There was deposited at the same time, and in the same manner, a plate of silver, with the names of the Committee of Management inscribed upon it. After the ceremony, a number of the friends and admirers of the late Viscount dined together at the Waterloo Tavern[7].

Sir David Milne married, first, in 1804, Grace, daughter of Sir Alexander Purves, Baronet. His present lady is a daughter of the late George Stephen, of Grenada, Esq.

  1. 1.0 1.1 See Retired Captain J. N. Inglefield.

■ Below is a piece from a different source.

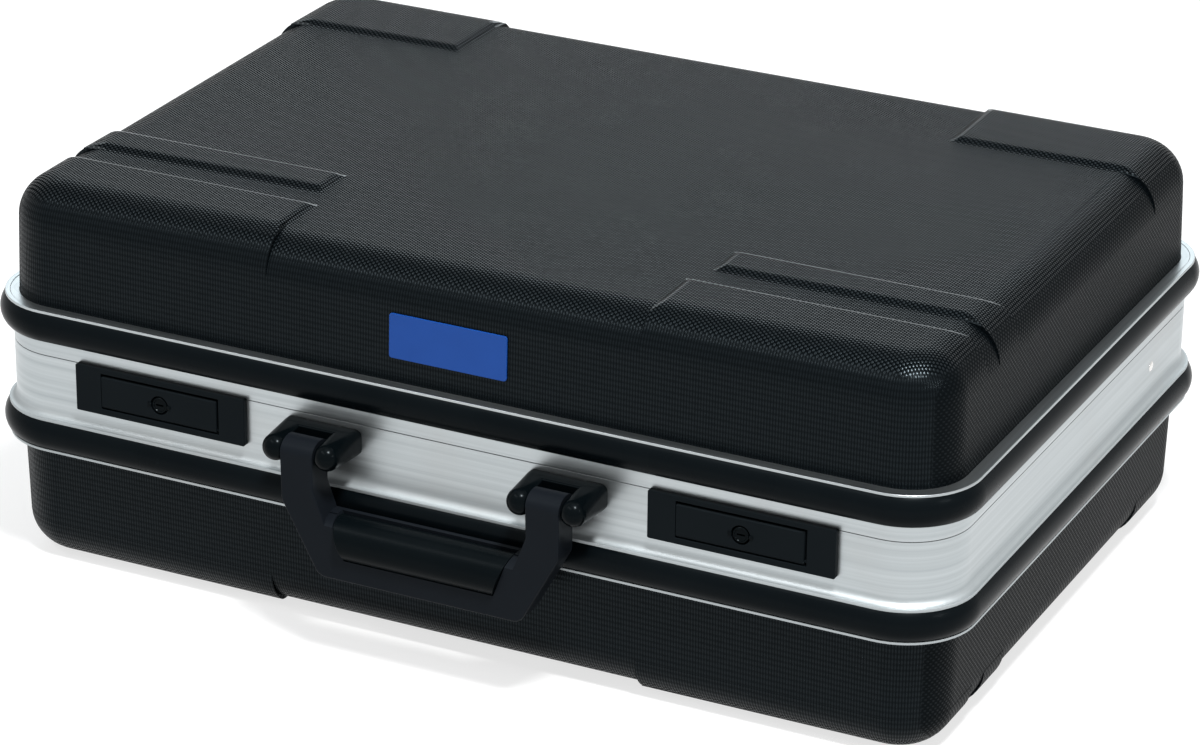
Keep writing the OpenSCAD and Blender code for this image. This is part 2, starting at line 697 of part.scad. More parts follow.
// angle in the lid frame's channel that the hook reaches
module latch_keeper(side) {
    color([0.7, 0.7, 0.72]) at_front(0, 0) for (x = [side * (latch_x + hook_x)]) translate([x, 0, 0]) {
        block(-hook_w / 2 - 2, hook_w / 2 + 2, wall_in, wall_in + keeper_t, lid_bottom_z + 0.3, lid_edging_z - frame_t);
        block(-hook_w / 2 - 2, hook_w / 2 + 2, wall_in, keeper_reach, keeper_z, keeper_z + keeper_t);
    }
}

// ---------- handle ----------

// mount: two round ears with ball ends on a bridge, and a slot between them for the arm
module handle_mount(side) {
    color([0.07, 0.08, 0.09]) at_mount(side) difference() {
        union() {
            for (x = [-1, 1] * ear_x) translate([x, 0, 0]) {
                rod_y(ear_r, -ball_out, band_in);
                translate([0, -ball_out, 0]) sphere(ear_r);
            }
            block(-ear_x, ear_x, -ball_out, band_in, -ear_r, ear_r);
        }
        block(-mount_slot, mount_slot, -ball_out - 2 * ear_r, -bridge_out, -2 * ear_r, 2 * ear_r);
        translate([0, -pivot_out, 0]) rod_x(handle_pin_r, -handle_pin_end, handle_pin_end);
        for (x = [-1, 1] * screw_x) translate([x, 0, 0]) rod_y(screw_r, band_in - screw_depth, band_in + eps);
    }
}

module handle_screws() {
    color([0.8, 0.8, 0.82]) for (side = [-1, 1], x = [-1, 1] * screw_x)
        at_mount(side) translate([x, 0, 0]) {
            rod_y(screw_r, band_in - screw_depth, wall_in);
            rod_y(screw_r * 1.7, wall_in, wall_in + 2);
        }
}

module handle_pin(side) {
    color([0.8, 0.8, 0.82]) at_mount(side) translate([0, -pivot_out, 0])
        rod_x(handle_pin_r, -handle_pin_end, handle_pin_end);
}

// one corner of an outline rounded by an arc
arc_steps = 8;
function round_corner(before, at, after, r) =
    let (a = (before - at) / norm(before - at), b = (after - at) / norm(after - at),
        half = acos(a * b) / 2, mid = (a + b) / norm(a + b), c = at + mid * r / sin(half),
        start = atan2((at + a * r / tan(half) - c)[1], (at + a * r / tan(half) - c)[0]),
        end = atan2((at + b * r / tan(half) - c)[1], (at + b * r / tan(half) - c)[0]),
        turn = end - start > 180 ? end - start - 360 : end - start < -180 ? end - start + 360 : end - start)
    [for (i = [0:arc_steps]) let (a = start + turn * i / arc_steps) c + r * [cos(a), sin(a)]];

function rounded(points, radii) = let (n = len(points)) [for (i = [0:n - 1])
    each round_corner(points[(i + n - 1) % n], points[i], points[(i + 1) % n], radii[i])];

// front view of the handle's outer edge, seen from the pivot line
module handle_outline() {
    polygon(rounded([[-arm_outer, 0], [-arm_outer, -bend_drop], [-foot_x, -handle_drop],
        [foot_x, -handle_drop], [arm_outer, -bend_drop], [arm_outer, 0]], [0.5, 8, 6, 6, 8, 0.5]));
}

// distance of an arm's inner side from the middle of the handle, at a drop below the pivot
function arm_side(drop) = arm_inner - arm_lean * max(drop - arm_straight, 0);

// front view of the finger opening, down to the middle of the grip
module opening_outline() {
    polygon([[-arm_inner, -arm_straight], [-arm_inner, 12], [arm_inner, 12], [arm_inner, -arm_straight],
        [arm_side(grip_drop), -grip_drop], [-arm_side(grip_drop), -grip_drop]]);
}

// the bar's top, which fills the bottom of the opening: round in front and flat behind
module bar_top() {
    translate([0, -grip_out, -grip_drop]) rod_x(grip_r, -arm_gap, arm_gap);
    block(-arm_gap, arm_gap, -grip_out, -arm_back + 2, -grip_drop - 1, -opening_drop);
}

// front view of the grip: its ends slope as the arms do
module grip_outline(gap) {
    low = grip_drop + grip_r + 20;
    top = arm_side(opening_drop) - grip_shoulder + gap;
    bottom = arm_side(low) - grip_shoulder + gap;
    polygon([[-top, 20 - opening_drop], [-top, -opening_drop], [-bottom, -low],
        [bottom, -low], [top, -opening_drop], [top, 20 - opening_drop]]);
}

module grip_solid(gap) {
    intersection() {
        translate([0, -grip_out, -grip_drop]) rod_x(grip_r + gap, -arm_gap, arm_gap);
        translate([0, -grip_back + min(gap, seat_gap), 0]) rotate([90, 0, 0])
            linear_extrude(4 * grip_r) grip_outline(gap);
    }
}

module handle_frame() {
    color([0.11, 0.12, 0.13]) at_front(0, mount_z) difference() {
        union() {
            difference() {
                translate([0, -arm_back, 0]) rotate([90, 0, 0]) linear_extrude(handle_t) handle_outline();
                difference() {
                    translate([0, -arm_back + 1, 0]) rotate([90, 0, 0]) linear_extrude(handle_t + 2)
                        opening_outline();
                    bar_top();
                }
            }
            for (x = [-1, 1] * mount_x) translate([x, -pivot_out, 0]) rod_x(barrel_r, -arm_w / 2, arm_w / 2);
        }
        for (x = [-1, 1] * mount_x)
            translate([x, -pivot_out, 0]) rod_x(handle_pin_r + run_fit, -arm_w, arm_w);
        grip_solid(seam);
        // the front of the bar above the grip's middle is open, so the grip forms its round top
        translate([0, -grip_back + seat_gap, 0]) rotate([90, 0, 0]) linear_extrude(4 * grip_r) intersection() {
            grip_outline(seam);
            translate([-arm_gap, -grip_drop]) square([2 * arm_gap, 2 * grip_r]);
        }
    }
}

module handle_grip() { color([0.09, 0.10, 0.11]) at_front(0, mount_z) grip_solid(0); }

// ---------- lid stays ----------

module stay_arm(side) {
    color([0.72, 0.72, 0.74]) at_side(side, stay_y, stay_z) translate([stay_in, 0, 0]) rotate([-stay_angle, 0, 0])
        difference() {
            union() {
                block(0, stay_t, -stay_l, 0, -stay_w / 2, stay_w / 2);
                rod_x(stay_w / 2, 0, stay_t);
                translate([0, -stay_l, 0]) rod_x(stay_w / 2, 0, stay_t);
            }
            rod_x(stay_rivet_r + run_fit, -eps, stay_t + eps);
            block(-eps, stay_t + eps, -stay_reach, -stay_near, -slot_r, slot_r);
            for (y = [-stay_reach, -stay_near]) translate([0, y, 0]) rod_x(slot_r, -eps, stay_t + eps);
        }
}

// the bright rivet seen on the band: it carries the arm on its inner end
module stay_rivet(side) {
    shoulder = 3;
    color([0.85, 0.85, 0.87]) at_side(side, stay_y, stay_z) {
        rod_x(stay_rivet_r, band_in - 0.4, stay_in + stay_t + 0.2);
        rod_x(stay_rivet_r + 0.2, band_in - 0.6, band_in);
        rod_x(shoulder, leg_end, stay_in - 0.2);
        rod_x(shoulder, stay_in + stay_t + 0.2, stay_in + stay_t + 1);
    }
}

module stay_stud(side) {
    color([0.8, 0.8, 0.82]) at_side(side, stud_y, stud_z) {
        rod_x(stay_rivet_r, lid_leg_in, lid_leg_end + 0.3);
        rod_x(stay_rivet_r * 1.4, lid_leg_in - 0.5, lid_leg_in);
    }
}

base_shell();
base_frame();
base_edging();
base_shell_rivets();
base_joiner();
base_joiner_rivets();
lid_shell();
lid_frame();
lid_edging();
lid_shell_rivets();
lid_joiner();
badge_plate();
hinge_base_leaf(-1);  // hinge_base_leaf_left
hinge_base_leaf(1);  // hinge_base_leaf_right
hinge_lid_leaf(-1);  // hinge_lid_leaf_left
hinge_lid_leaf(1);  // hinge_lid_leaf_right
hinge_pin(-1);  // hinge_pin_left
hinge_pin(1);  // hinge_pin_right
hinge_base_rivets();
hinge_lid_rivets();
latch_plate(-1);  // latch_plate_left
latch_plate(1);  // latch_plate_right
latch_rivets();
latch_lever(-1);  // latch_lever_left
latch_lever(1);  // latch_lever_right
lever_pin(-1);  // lever_pin_left
lever_pin(1);  // lever_pin_right
lock_cylinder(-1);  // lock_cylinder_left
lock_cylinder(1);  // lock_cylinder_right
latch_hook(-1);  // latch_hook_left
latch_hook(1);  // latch_hook_right
hook_pin(-1);  // hook_pin_left
hook_pin(1);  // hook_pin_right
latch_spring(-1);  // latch_spring_left
latch_spring(1);  // latch_spring_right
latch_keeper(-1);  // latch_keeper_left
latch_keeper(1);  // latch_keeper_right
handle_mount(-1);  // handle_mount_left
handle_mount(1);  // handle_mount_right
handle_screws();
handle_pin(-1);  // handle_pin_left
handle_pin(1);  // handle_pin_right
handle_frame();
handle_grip();
stay_arm(-1);  // stay_arm_left
stay_arm(1);  // stay_arm_right
stay_rivet(-1);  // stay_rivet_left
stay_rivet(1);  // stay_rivet_right
stay_stud(-1);  // stay_stud_left
stay_stud(1);  // stay_stud_right
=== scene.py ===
# %% [markdown]
# # A hard tool case
#
# The real object is a flat case of two moulded ABS shells. Each shell sits in an aluminium frame, black
# strips run round the frames, and the front carries two latches and a carrying handle. This lesson
# dresses a finished CAD model of the case: the CAD says where everything is and how it moves, and
# Blender adds rounded edges, grain, brushed metal and light.
#
# All lengths are in metres. `mm` turns millimetres into metres, so that sizes can be written the way
# a maker would say them.

# %% Load the CAD model
import bpy
import bmesh
import json
from math import atan2, cos, degrees, hypot, pi, radians, sin
from mathutils import Matrix, Vector


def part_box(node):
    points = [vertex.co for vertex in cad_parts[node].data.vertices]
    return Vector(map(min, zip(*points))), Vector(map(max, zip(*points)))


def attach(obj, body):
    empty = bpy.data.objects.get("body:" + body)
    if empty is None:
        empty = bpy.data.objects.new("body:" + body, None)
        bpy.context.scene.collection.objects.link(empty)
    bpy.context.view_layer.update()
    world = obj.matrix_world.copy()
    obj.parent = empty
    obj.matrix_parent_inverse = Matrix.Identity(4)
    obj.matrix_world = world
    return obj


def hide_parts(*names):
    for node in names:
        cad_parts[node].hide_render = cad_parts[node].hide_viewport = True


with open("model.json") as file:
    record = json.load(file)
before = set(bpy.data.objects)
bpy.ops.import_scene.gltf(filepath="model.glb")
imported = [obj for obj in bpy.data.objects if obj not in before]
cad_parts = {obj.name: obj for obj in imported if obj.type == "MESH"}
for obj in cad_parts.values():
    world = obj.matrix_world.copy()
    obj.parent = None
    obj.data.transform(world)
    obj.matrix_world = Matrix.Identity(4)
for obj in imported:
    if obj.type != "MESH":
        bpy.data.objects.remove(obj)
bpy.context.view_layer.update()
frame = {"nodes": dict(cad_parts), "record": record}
mm = 0.001

# %% [markdown]
# ## The camera
#
# A product picture is usually taken from a long way off with a long lens, so that upright edges stay
# nearly parallel. A camera can be placed by hand in the viewport, but an angle round the object, an
# angle above it and a distance are easier to read and to change, so it is built from those. Blender's
# camera looks along its own -Z, which makes its third axis the direction back to the eye.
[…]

  2. See note at p. 35. et seq.
  3. For particulars of the action, see Superannuated Rear-Admiral Frederick Watkins, in our next volume.
  4. See p. 403.
  5. La Seine’s armament was increased to 48 guns, and her complement of men fixed at 281.
  6. See p. 225.
  7. The late Viscount Melville was the projector of the memorable expedition to Egypt. His lordship’s proposal for sending an armament thither, was strongly contested in the Privy Council. Mr. Pitt gave a very reluctant consent; and his late Majesty wrote, on the paper in which he signified his acquiescence, words to the following purport: “I give my consent to this measure with the greatest reluctance, as it tends to expose the flower of my army to perish in a distant, dubious, and perilous expedition.” At a subsequent period, the King breakfasted with his Lordship at Wimbledon; and when about to leave the table, filled a glass of wine, and drank “To the health of the Minister who dared to advise and press the enterprise, which terminated so gloriously, against the opinion of his colleagues, and the express disapprobation of his sovereign.”